«Наши» и «не наши». Письма русского (сборник) - стр. 53
Года через три-четыре я с глубокой горестью стал замечать, что, идучи из одних и тех же начал, мы приходили к разным выводам, и это не потому, чтоб мы их розно понимали, а потому, что они не всем нравились.
Сначала эти споры шли полушутя. Мы смеялись, например, над малороссийским упрямством Р<едкина>, старавшегося вывести логическое построение личного духа. При этом я вспоминаю одну из последних шуток милого, доброго Крюкова. Он уже был очень болен, мы сидели с Р<едкиным> у его кровати. День был ненастный, вдруг блеснула молния, и вслед за ней рассыпался сильный удар грома. Р<едкин> подошел к окну и опустил стору.
– Что же, от этого будет лучше? – спросил я его.
– Как же, – ответил за него Крюков, – Р<едкин> верит in die Persönlichkeit des absoluten Geistes[50] и потому завешивает окно, чтоб ему не было видно, куда целить, если вздумает в него пустить стрелу.
Но можно было догадаться, что на шутках такое существенное различие в воззрениях долго не остановится.

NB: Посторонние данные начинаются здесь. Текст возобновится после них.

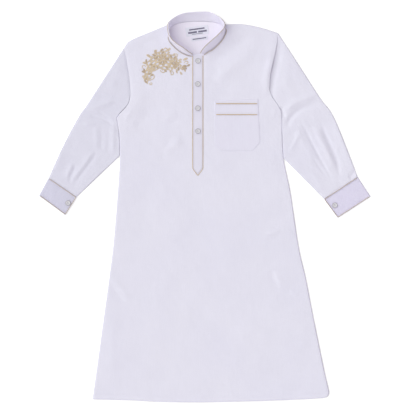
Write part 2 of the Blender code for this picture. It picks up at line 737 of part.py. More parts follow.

На одном листе записной книжки того времени, с видимой arrière-pensée[51], помечена следующая сентенция: «Личные отношения много вредят прямоте мнений. Уважая прекрасные качества лиц, мы жертвуем для них резкостью мнений. Много надобно сил, чтобы плакать и все-таки уметь подписать приговор Камилла Демулена».
В этой зависти к силе Робеспьера уже дремали зачатки злых споров 1846 года.

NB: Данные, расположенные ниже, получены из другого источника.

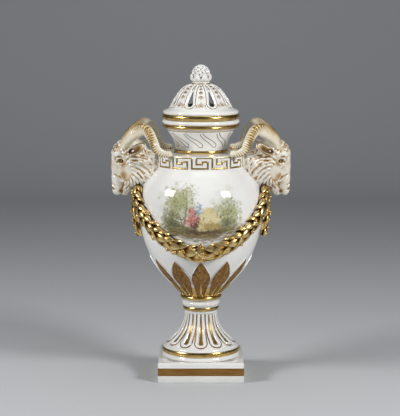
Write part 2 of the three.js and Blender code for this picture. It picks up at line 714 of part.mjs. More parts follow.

Вопросы, до которых мы коснулись, не были случайны; их, как суженого, нельзя было на коне объехать. Это те гранитные камни преткновения на дороге знания, которые во все времена были одни и те же, пугали людей и манили к себе. И так как либерализм, последовательно проведенный, непременно поставит человека лицом к лицу с социальным вопросом, так наука, если только человек вверится ей без якоря, непременно прибьет его своими волнами к седым утесам, о которые бились – от семи греческих мудрецов до Канта и Гегеля – все дерзавшие думать. Вместо простых объяснений, почти все пытались их обогнуть и только покрывали их новыми слоями символов и аллегорий; оттого-то и теперь они стоят так же грозно, а пловцы боятся ехать прямо и убедиться, что это вовсе не скалы, а один туман, фантастически освещенный.

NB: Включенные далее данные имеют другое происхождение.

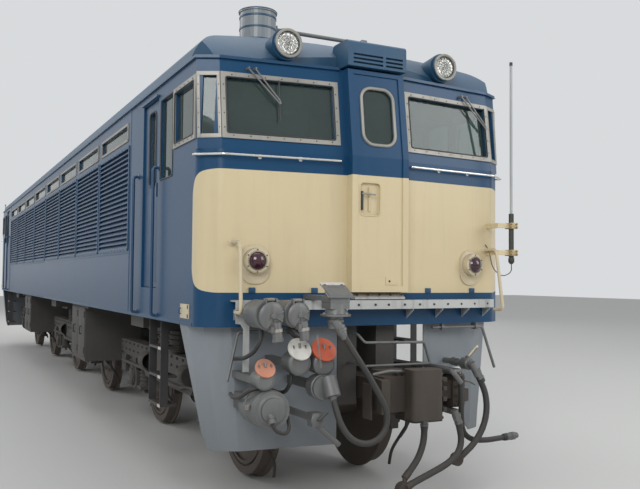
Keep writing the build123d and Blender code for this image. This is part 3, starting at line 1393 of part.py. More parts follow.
def make_stirrup():
    """Bent bar round the coupler's top, from the draft pocket's front."""
    seat = DRAFT_FRONT - RUNNING_GAP
    return bent_bar([(-207, seat, 1310), (-207, STIRRUP_Y + 60, 1310), (-171, STIRRUP_Y, 1247),
                     (367, STIRRUP_Y, 1237), (425, STIRRUP_Y, 1068), (-161, STIRRUP_Y, 1068),
                     (-161, seat, 1068)], STIRRUP_BAR, 20.0)


keep("antennas", both_ends(make_antenna()))

# Hoses, their pipes and the hanging jumper cable of the leading end

hoses = [at_front(cord_tube(points, HOSE, name)) for name, points in HOSE_ROUTES.items()]
keep("air_hoses", hoses)
keep("jumper_cable", at_front(cord_tube(CABLE_ROUTE, CABLE, "jumper_cable")))

JOINED = (2.0, -424.0, 186.0)
END_FITTING = 60.0


def make_hose_couplings():
    """Coupled pair that joins two hoses, and the open one of the right hose."""
    pair = drum_y(JOINED[0], JOINED[2], 58.0, JOINED[1] - 30, JOINED[1] + 30, 16)
    for name in ("cross_hose", "coupler_hose"):
        route = HOSE_ROUTES[name][::-1]
        end = fitting(route, END_FITTING, HOSE + 2)
        tip = Vector(*route[0]) + (Vector(*route[0]) - Vector(*route[1])).normalized() * (END_FITTING - 10)
        pair = pair + end + rod(tuple(tip), JOINED, HOSE - 7)
    route = HOSE_ROUTES["right_hose"][::-1]
    single = fitting(route, END_FITTING, HOSE + 2) + drum_y(548, 340, 50.0, -359, -309, 16)
    return [pair, single]


keep("hose_couplings", at_front(make_hose_couplings()))

# Pipes through the skirt plate that the hoses hang from: route, knee's rise, x and z at the plate
AIR_PIPES = (("right_hose", 100.0, 790.0, 1050.0), ("cross_hose", 62.0, 610.0, 690.0))
PIPE = 22.0
COCK_BODY = 46.0


def make_air_pipes():
    """Pipes and cocks of the right side, with a bent pipe whose end stands free."""
    pieces = []
    for name, rise, wall_x, wall_z in AIR_PIPES:
        route = HOSE_ROUTES[name]
        way = (Vector(*route[0]) - Vector(*route[1])).normalized()
        knee = Vector(*route[0]) + way * rise
        run = bar(tuple(knee), (wall_x, 300, wall_z), PIPE, 10) - skirt_volume(0)
        pieces.append(fitting(route, rise + 18, HOSE + 4) + run)
    cock = bar((785, -190, 1050), (787, -100, 1050), COCK_BODY, 10)
    lever = bar((790, -150, 1080), (885, -155, 1175), 7.0, 4)
    pieces[0] = pieces[0] + cock + lever
    elbow = bent_bar([(600, 300, 1020), (500, -345, 1020), (577, -352, 930)], PIPE, 30.0, 10)
    pieces.append((elbow - skirt_volume(0)))
    return pieces


keep("air_pipes", at_front(make_air_pipes() + [make_stirrup()]))

os.makedirs("parts", exist_ok=True)
for name, shape in NODES.items():
    export_step(shape, "parts/%s.step" % name)
print(len(NODES), "nodes")
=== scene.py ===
import math
import bmesh
import bpy
from mathutils import Matrix, Vector


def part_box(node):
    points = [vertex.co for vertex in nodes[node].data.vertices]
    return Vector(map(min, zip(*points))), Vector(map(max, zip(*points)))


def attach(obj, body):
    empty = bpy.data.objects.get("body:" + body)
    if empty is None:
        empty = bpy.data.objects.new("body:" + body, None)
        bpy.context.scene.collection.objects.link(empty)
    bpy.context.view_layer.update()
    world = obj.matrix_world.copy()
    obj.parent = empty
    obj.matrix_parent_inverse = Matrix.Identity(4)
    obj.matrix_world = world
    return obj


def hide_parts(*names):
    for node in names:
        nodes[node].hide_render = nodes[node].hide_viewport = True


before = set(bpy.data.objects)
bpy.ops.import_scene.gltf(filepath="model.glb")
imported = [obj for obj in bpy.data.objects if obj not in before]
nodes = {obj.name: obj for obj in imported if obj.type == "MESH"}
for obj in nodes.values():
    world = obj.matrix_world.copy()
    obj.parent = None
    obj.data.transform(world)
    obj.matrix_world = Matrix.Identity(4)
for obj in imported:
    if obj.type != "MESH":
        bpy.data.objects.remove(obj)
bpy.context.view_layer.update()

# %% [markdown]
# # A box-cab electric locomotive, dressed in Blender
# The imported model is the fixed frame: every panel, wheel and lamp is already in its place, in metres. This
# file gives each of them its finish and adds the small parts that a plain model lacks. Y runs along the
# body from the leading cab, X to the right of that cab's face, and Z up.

TREAD = 0.028        # height of the wheels' treads over the tips of their flanges
HALF_LENGTH = 8.5    # from the middle of the body to the face of a cab

# %% [markdown]
# ## The camera
# The camera stands off the left corner of the leading cab, at eye height. Its turn is written as three
# angles, because a look-at helper would lose the slight roll of a hand-held view.

# %% Camera
YAW, PITCH, ROLL = math.radians(-26.59), math.radians(2.49), math.radians(0.50)
STANDPOINT = (-3.176, -13.871, 1.760)
LENS, SENSOR = 44.18, 36.0


def add_camera():
    """Camera whose axes come from its three angles."""
    ahead = Vector((-math.sin(YAW) * math.cos(PITCH), math.cos(YAW) * math.cos(PITCH), math.sin(PITCH)))
    level = Vector((math.cos(YAW), math.sin(YAW), 0.0))
    above = level.cross(ahead)
    right = level * math.cos(ROLL) + above * math.sin(ROLL)
    up = above * math.cos(ROLL) - level * math.sin(ROLL)
    data = bpy.data.cameras.new("camera")
    data.sensor_width = SENSOR
    data.lens = LENS
    camera = bpy.data.objects.new("camera", data)
    turn = Matrix((right, up, -ahead)).transposed().to_4x4()
    camera.matrix_world = Matrix.Translation(STANDPOINT) @ turn
    bpy.context.scene.collection.objects.link(camera)
    bpy.context.scene.camera = camera
    return camera


camera = add_camera()
print("camera at", tuple(camera.location))

# %% [markdown]
# ## Node helpers
# Every finish below is a short node tree. These helpers keep the trees readable: one adds a node and links
# its inputs, one starts a shader group with named sockets, one starts a material.

# %% Nodes, sums and mixes


def feed(tree, node, inputs):
    """Links each input to the socket that it's given, or sets its value."""
    for key, value in inputs.items():
        if isinstance(value, bpy.types.NodeSocket):
            tree.links.new(value, node.inputs[key])
        else:
            node.inputs[key].default_value = value
    return node


def add_node(tree, kind, inputs=None, **settings):
    """Adds a node, sets its properties and feeds its named or numbered inputs."""
    node = tree.nodes.new(kind)
    for key, value in settings.items():
        setattr(node, key, value)
    return feed(tree, node, inputs or {})


def maths(tree, operation, a, b=0.0, c=0.0):
    """Result of one sum on up to three sockets or numbers."""
    return add_node(tree, "ShaderNodeMath", {0: a, 1: b, 2: c}, operation=operation).outputs[0]


def mix_colour(tree, factor, a, b, blend="MIX"):
    """Mix of two colours. Its factor and colours are the node's inputs 0, 6 and 7."""
    node = add_node(tree, "ShaderNodeMix", data_type="RGBA", blend_type=blend)
    return feed(tree, node, {0: factor, 6: a, 7: b}).outputs[2]


def object_place(tree):
    """Place on the piece in metres, which stays put when the piece moves."""
    return add_node(tree, "ShaderNodeTexCoord").outputs["Object"]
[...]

Шаг этот не легок, но я верил и в силы и в волю наших друзей, им же не вновь приходилось искать фарватера, как Белинскому и мне. Долго бились мы с ним в беличьем колесе диалектических повторений и выпрыгнули наконец из него на свой страх. У них был наш пример перед глазами и Фейербах в руках. Долго не верил я, но наконец убедился, что если друзья наши не делят образа доказательств Р<едкина>, то в сущности все же они с ним согласнее, чем со мной, и что при всей независимости их мысли еще есть истины, которые их пугают. Кроме Белинского, я расходился со всеми: с Грановскими Е. К<оршем>.